If you live in the USA, then it is possible that you may receive an email from your local healthcare provider about how your information got encrypted due to a ransomware attack.
Reports are emerging that the Columbia Surgical Specialists in Spokane, Washington has faced a ransomware attack. As a consequence of the attack, it is estimated that PHI (protected health information) of up to 400,000 patients have been threatened!
On 18th February 2019, the Department of Health and Human Services’ Office for Civil Rights received the news of this breach. The report mentioned about a hacking incident in which the network server was breached.
Interestingly, the notice for this breach has not been updated on the website of the affected party. According to the HIPAA Journal, the attack was carried out in the beginning of the year on 7th January 2019.
So far, it has been suggested that the ransomware removal and recovery processes have been swift which has allowed the healthcare provider to recover its files. Moreover, they did not pay any ransom to the perpetrators. It is expected that the patients will soon be informed of the security breach.
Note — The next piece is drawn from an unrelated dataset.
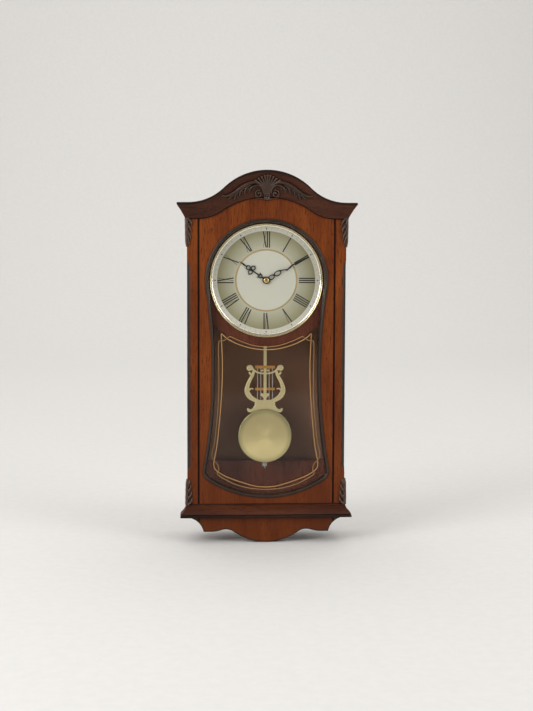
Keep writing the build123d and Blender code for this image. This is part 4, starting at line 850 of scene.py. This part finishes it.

Meanwhile, Mclaren Health Care in Grand Blanc (MI), Health Alliance Plan in Detroit (MI), and the Mary Free Bed Rehabilitation Hospital (MI) were among those healthcare institutions which reported that a ransomware attack breached their patient records. All of these attacks are linked to a common source: the WSG (Wolverine Solutions Group)—a billing services provider which offers services to healthcare institutions.
Last year, WSG was infected with a ransomware attack in September. As a result, the data of the organization was encrypted. Afterward, it was revealed that the attack spread to 700 of its clients—some of which are mentioned above. Overall, the data of 1.2 million patients was compromised as the investigations revealed it to be one of the most severe cyberattacks in the North American healthcare industry. The actual scale of the attack was not realized in the beginning.
In the subsequent months, several of the WSG clients received notifications of the ransomware attack. While the WSG tried its best to minimize the attack, they only began to send notifications in November—two months after the attack. As a consequence, many of their clients were left bewildered in the frenzy and could not carry out an effective ransomware removal strategy.
A spokesperson from the WSG has stated that according to their investigations, the actual reason of the attack was to extort ransom through blackmailing. In order to provide relief to the client, the WSG has publicly presented the opportunity to avail credit monitoring (12 months).